OK, OK pour it all back into a vat, remix it with a dang boat paddle or a electric mixer to insure its not just a settlement problem. But don’t just throw it away unless that’s your last resort.
And I’m still up for testing if you want to send a sample.
And for sure Nic brands do affect the taste, so I hope its that simple.
After reading everything you described my guess given you said the flavor is fading away is what @MysticRose already said, if you did not use a scale to measure out your flavorings this is the reason.
You mentioned Molecule Labs and if you are familiar with them you should also know in the video that P.Busardo did on them the owner stressed that measuring by weight not volume is the only way to be accurate and get consistency.
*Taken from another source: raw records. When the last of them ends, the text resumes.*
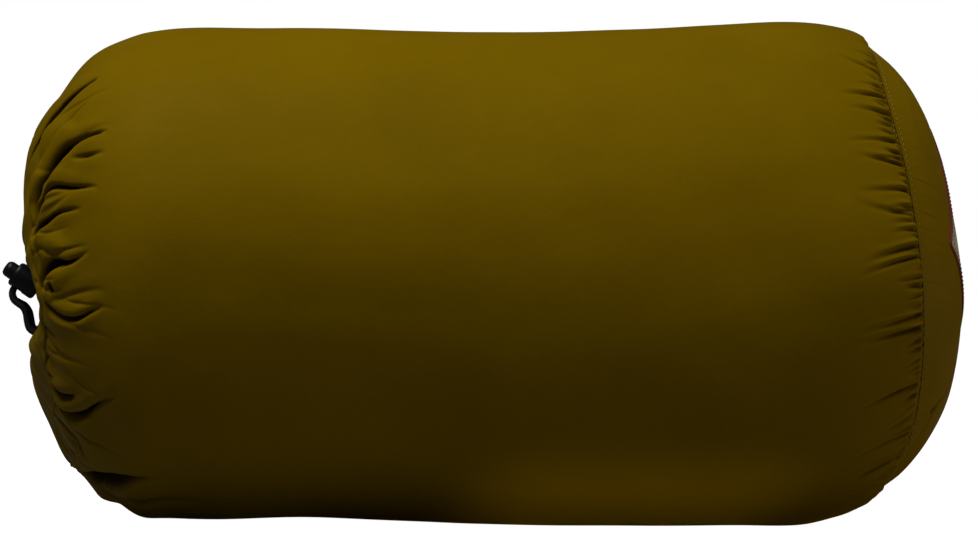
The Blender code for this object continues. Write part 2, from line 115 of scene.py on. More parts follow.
# Creases of the gathered end: how many half widths the upper lip hangs over the crease, and a list
# of (distance from the hem, angle, depth, half width)
CREASES = [
    (1.0, [(0.042, 60, 0, 0.0012), (0.05, 59, 0.008, 0.002), (0.058, 60, 0.013, 0.0027),
           (0.07, 60.5, 0.014, 0.0029), (0.084, 59, 0.009, 0.0021), (0.1, 58, 0, 0.001)]),
    (0.7, [(0.047, 11, 0, 0.0009), (0.05, 22, 0.0035, 0.001), (0.054, 32, 0.005, 0.0012),
           (0.062, 37, 0.0085, 0.002), (0.069, 39, 0.016, 0.0034), (0.078, 40, 0.014, 0.003),
           (0.087, 39, 0.0055, 0.0015), (0.096, 38, 0.003, 0.0012), (0.105, 37, 0, 0.001)]),
    (0.7, [(0.048, 22, 0, 0.001), (0.053, 26, 0.01, 0.0024), (0.059, 28, 0.014, 0.003),
           (0.065, 30, 0.01, 0.0022), (0.072, 30, 0.005, 0.0014), (0.086, 25, 0.0025, 0.0011),
           (0.1, 22, 0, 0.001)]),
    (1.0, [(0.053, 18, 0, 0.0009), (0.06, 20, 0.0045, 0.0011), (0.068, 21, 0.004, 0.0011),
           (0.075, 21, 0.0025, 0.001), (0.09, 18, 0, 0.0011)]),
    (0.5, [(0.084, 34, 0, 0.0011), (0.093, 32, 0.0018, 0.0012), (0.104, 31, 0, 0.0012)]),
    (0.8, [(0.054, 0, 0, 0.001), (0.06, 5, 0.0085, 0.0018), (0.066, 7, 0.011, 0.0022),
           (0.072, 7, 0.01, 0.002), (0.079, 6, 0.0045, 0.0014), (0.087, 6, 0.0012, 0.0011),
           (0.094, 7, 0, 0.001)]),
    (0.8, [(0.048, 12, 0, 0.0009), (0.051, 8, 0.0035, 0.0011), (0.054, 2, 0.004, 0.0011),
           (0.056, -2, 0, 0.001)]),
    (0.2, [(0.055, -3, 0, 0.0008), (0.061, -6, 0.0028, 0.0008), (0.068, -8, 0.0036, 0.0009),
           (0.077, -9.5, 0.0042, 0.0009), (0.085, -9.5, 0.0038, 0.0009),
           (0.092, -8, 0.0026, 0.0009), (0.1, -6.5, 0, 0.001)]),
    (0.8, [(0.051, -33, 0, 0.001), (0.0522, -27, 0.0045, 0.0013), (0.0535, -19, 0.0045, 0.0013),
           (0.055, -10, 0, 0.001)]),
    (0.5, [(0.046, -31, 0, 0.0009), (0.053, -37, 0.005, 0.0011), (0.061, -38, 0.0065, 0.0012),
           (0.069, -36, 0.007, 0.0013), (0.08, -33, 0, 0.001)]),
    (0.6, [(0.058, -43, 0, 0.0009), (0.066, -42, 0.0035, 0.001), (0.075, -41, 0.0075, 0.0013),
           (0.084, -38, 0.007, 0.0013), (0.093, -33, 0.003, 0.0011), (0.107, -27, 0, 0.0012)]),
    (0.8, [(0.05, -55, 0, 0.001), (0.056, -57, 0.0022, 0.0011), (0.066, -52, 0.0026, 0.0012),
           (0.075, -51, 0.0022, 0.0012), (0.088, -54, 0, 0.0011)]),
    (0.8, [(0.05, -72, 0, 0.001), (0.058, -76, 0.0028, 0.0012), (0.07, -70, 0.0028, 0.0012),
           (0.082, -64, 0, 0.0011)]),
    (0.0, [(0.072, -88, 0.005, 0.002), (0.08, -78, 0.015, 0.0032), (0.089, -69, 0.02, 0.0042),
           (0.097, -63, 0.018, 0.0036), (0.106, -57, 0.012, 0.0026), (0.114, -53, 0.005, 0.0016),
           (0.126, -51, 0, 0.0012)]),
    (0.0, [(0.088, -76, 0, 0.002), (0.098, -72, 0.003, 0.0026), (0.112, -67, 0.0035, 0.003),
           (0.128, -63, 0.003, 0.0032), (0.15, -62, 0, 0.003)]),
]

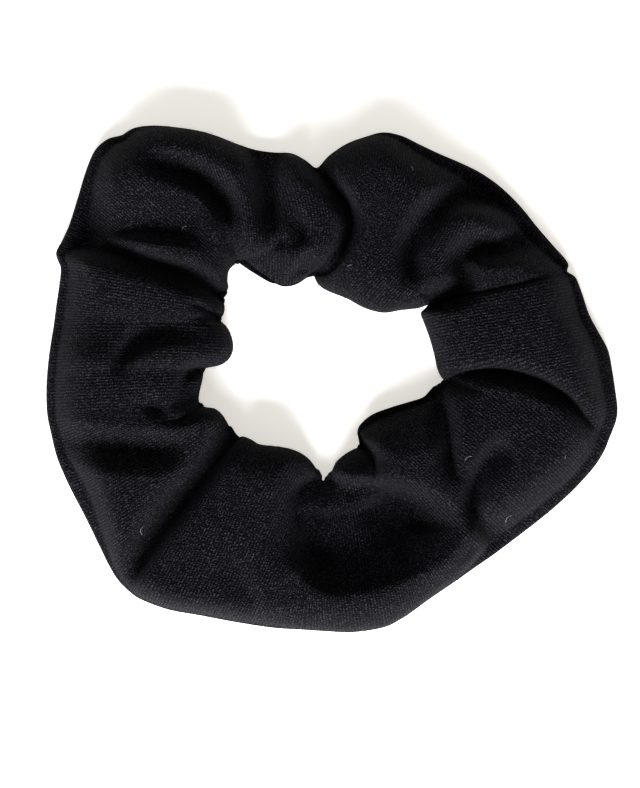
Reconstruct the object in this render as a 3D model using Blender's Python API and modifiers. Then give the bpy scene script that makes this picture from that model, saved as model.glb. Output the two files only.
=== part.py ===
"""Scrunchie: a tube of cotton jersey gathered on a loop of flat elastic, lying flat. Metres, +Z up.

The sleeve is split where its ends are sewn together and at the tuck opposite, so that its two halves can
be pulled apart along Y as the elastic stretches. Sizes below are in millimetres.
"""

import math

import bmesh
import bpy
from mathutils import Vector

MM = 0.001
GAP = 0.3  # clearance between pieces that touch

WALL = 0.8  # jersey, as a solid wall
STEPS_PER_RIB = 2  # sections lofted for each rib
LEFT_TUCK_RIB = 13  # where the sleeve divides, opposite the closing seam at rib 0

ELASTIC_WIDTH = 6.0
ELASTIC_THICKNESS = 1.0
ELASTIC_LOWEST = 2.6
ELASTIC_OVERLAP = 12.0
ELASTIC_STEP = 2.2

THREAD_DIAMETER = 0.25
STITCH_LENGTH = 3.4
STITCH_RISE = 0.25
SIDE_SEAM_INSET = 3.2  # the stitch line's distance from the outer edge
NEEDLE_THREAD_HEIGHT = 3.0
BOBBIN_THREAD_HEIGHT = 1.8
CLOSING_SEAM_MARGIN = 4.0  # the side seam's threads stop this far from the closing seam
CLOSING_SEAM_SETBACK = 1.5  # the closing seam's stitches lie this far from the seam line
CLOSING_NEEDLE_DEPTH = 1.35  # depth of the thread's middle under the sleeve's outer surface
CLOSING_BOBBIN_DEPTH = 2.0
ZIGZAG_WIDTH = 4.0
ZIGZAG_POINTS = 9

# Moves the outline so that the middle of its box is the origin.
CENTRE = Vector((0.85, -0.1))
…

A buddy of mine used to have a juice company and I remember him saying to get the real precise flavors he never mixed above 120 ml at a time. When he closed his business to move to New Zealand I got sveral of his recipes. One is my favorite and I got cocky and made a 240 ml bottle and like you after a few weeks it doesn’t taste quite right. I’ve gone back to mixing 100 ml bottles. I almost purchased a box of 240’s to do them all that way. Sure glad I didn’t.
Although on the first 2 runs we used huge 60ml syringes. It took forever but even with the syringes the same thing happened as the last batch with the graduated cylinders.
The strange thing is that for the first 2 weeks the flavor was spot on for consistency and quality. Then it just started fading. No bad taste or anything, just really weakens. Even smelling the bottle, it smells a lot less potent.
We have a small group of beta testers to rule out the vapors tongue issue. It seems like something chemically is happening possibly it could be something on the flavor manufactures end.
We are going to do a small 30 bottle run with the NicSelect and Musum Mas VG to see if this makes a difference.